As Philip Ball points out in an excellent essay in the April 17 issue of Nature, “Triumph of the Medieval Mind,” European thinking about the world was revolutionized at the beginning of the twelfth century when lost and ignored classical works of science were reintroduced into Christendom via translations from the Arabic. Islamic scholars such as Averroes, Al-Khwarizmi, and Avicenna had studied and expanded on the work of Aristotle, Pythagoras, and other Greek and Roman philosophers during the second half of the first millennium. During this time, European geopolitics made the life insecure and unpredictable for the continent’s inhabitants, so they found little of interest in the works of ancients who claimed that the world was ruled by natural law.

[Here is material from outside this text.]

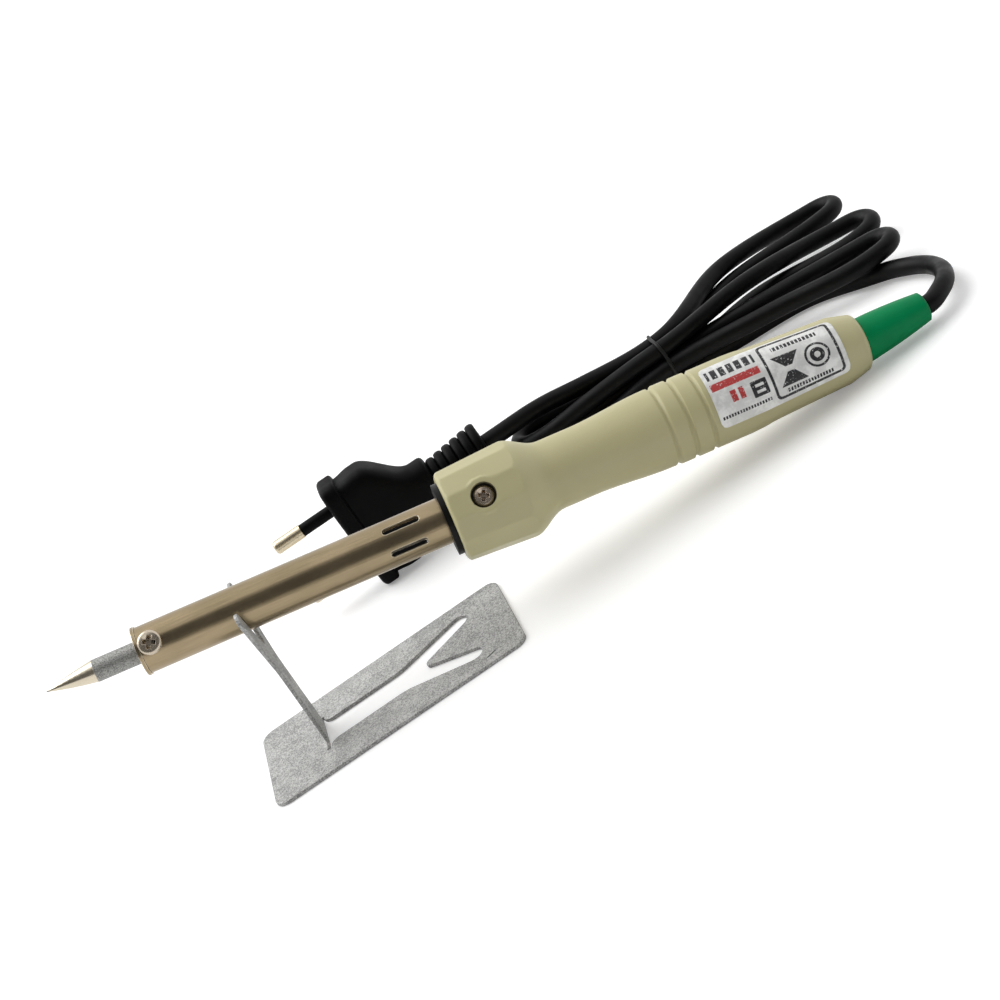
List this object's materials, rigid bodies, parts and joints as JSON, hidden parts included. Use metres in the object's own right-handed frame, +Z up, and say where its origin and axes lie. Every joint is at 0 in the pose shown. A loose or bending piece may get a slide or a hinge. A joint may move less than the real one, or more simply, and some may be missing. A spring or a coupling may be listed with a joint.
{
  "type": "soldering iron on its folding stand",
  "caption": "Pencil soldering iron resting in the notch of a folded sheet-steel stand, with its coiled cord and moulded mains plug.",
  "frame": {"origin": "centre of the stand plate's underside, on the bench", "axes": "+X along the stand plate towards the iron's handle, +Y across it towards the plug, +Z up"},
  "size_m": [0.2494, 0.1134, 0.0539],
  "materials": {
    "galvanised_steel": "brushed, satin",
    "plated_bit": "tinned cone, dull plated shank",
    "nickel_screw": "bright nickel",
    "tinted_steel": "satin, warm tinted",
    "heater_steel": "heat-darkened",
    "mica": "translucent flake sheet",
    "resistance_wire": "oxidised wire",
    "ceramic": "unglazed",
    "nickel_lead": "bright wire",
    "glass_sleeving": "braided glass fibre",
    "black_phenolic": "moulded, matt",
    "beige_plastic": "moulded, satin",
    "brass_screw": "zinc-yellow",
    "label_foil": "printed foil",
    "core_plastic": "soft vinyl",
    "green_rubber": "soft, satin",
    "black_cord": "vinyl, satin",
    "black_tie": "vinyl-coated wire",
    "black_plug": "moulded vinyl",
    "ceramic_plastic": "moulded",
    "nickel_brass": "nickel-plated"
  },
  "bodies": {
    "stand": {"stand_plate": "galvanised_steel", "cord_hank": "black_cord", "cord_tie": "black_tie", "plug_body": "black_plug", "plug_bridge": "ceramic_plastic", "plug_pins": "nickel_brass", "pin_sleeves": "black_plug", "plug_cores": "core_plastic"},
    "support": {"support_fork": "galvanised_steel"},
    "iron": {"front_bush": "tinted_steel", "barrel": "tinted_steel", "heater_tube": "heater_steel", "inner_mica": "mica", "heater_winding": "resistance_wire", "outer_mica": "mica", "heater_can": "heater_steel", "ceramic_bush": "ceramic", "lead_wires": "nickel_lead", "lead_sleeves": "glass_sleeving", "collar": "black_phenolic", "handle": "beige_plastic", "handle_screw": "brass_screw", "label_plate": "label_foil", "splices": "nickel_lead", "cord_cores": "core_plastic", "cord_grip": "black_phenolic", "cord_boot": "green_rubber", "cord_tail": "black_cord"},
    "bit": {"tip": "plated_bit"},
    "clamp_screw": {"tip_screw": "nickel_screw"}
  },
  "joints": [
    {"name": "support_fold", "type": "hinge", "parent": "stand", "child": "support", "pos_m": [-0.0195, 0, 0.0005], "axis": [0, 1, 0], "range_deg": [0, 87.2]},
    {"name": "iron_lift", "type": "slide", "parent": "stand", "child": "iron", "axis": [0, 0, 1], "range_m": [0, 0.06]},
    {"name": "bit_slide", "type": "slide", "parent": "iron", "child": "bit", "axis": [-0.9782, 0, 0.2077], "range_m": [0, 0.03]},
    {"name": "clamp_screw_turn", "type": "hinge", "parent": "iron", "child": "clamp_screw", "pos_m": [-0.0383, -0.00503, 0.0501], "axis": [0.1131, -0.8387, 0.5328], "range_deg": [0, 720]}
  ]
}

But the twelfth century’s new generation of Christian thinkers–who came to be called the Scholastics–lived in a more stable climate. Like their Jewish contemporary Maimonides, they conceived that God’s glory was revealed not in his power to arbitrarily do as he wished with the world, but rather in the wisdom through which he created a world that was ruled by natural law. This law could be understood by mortals and used to predict how the events of tomorrow would result from those of today.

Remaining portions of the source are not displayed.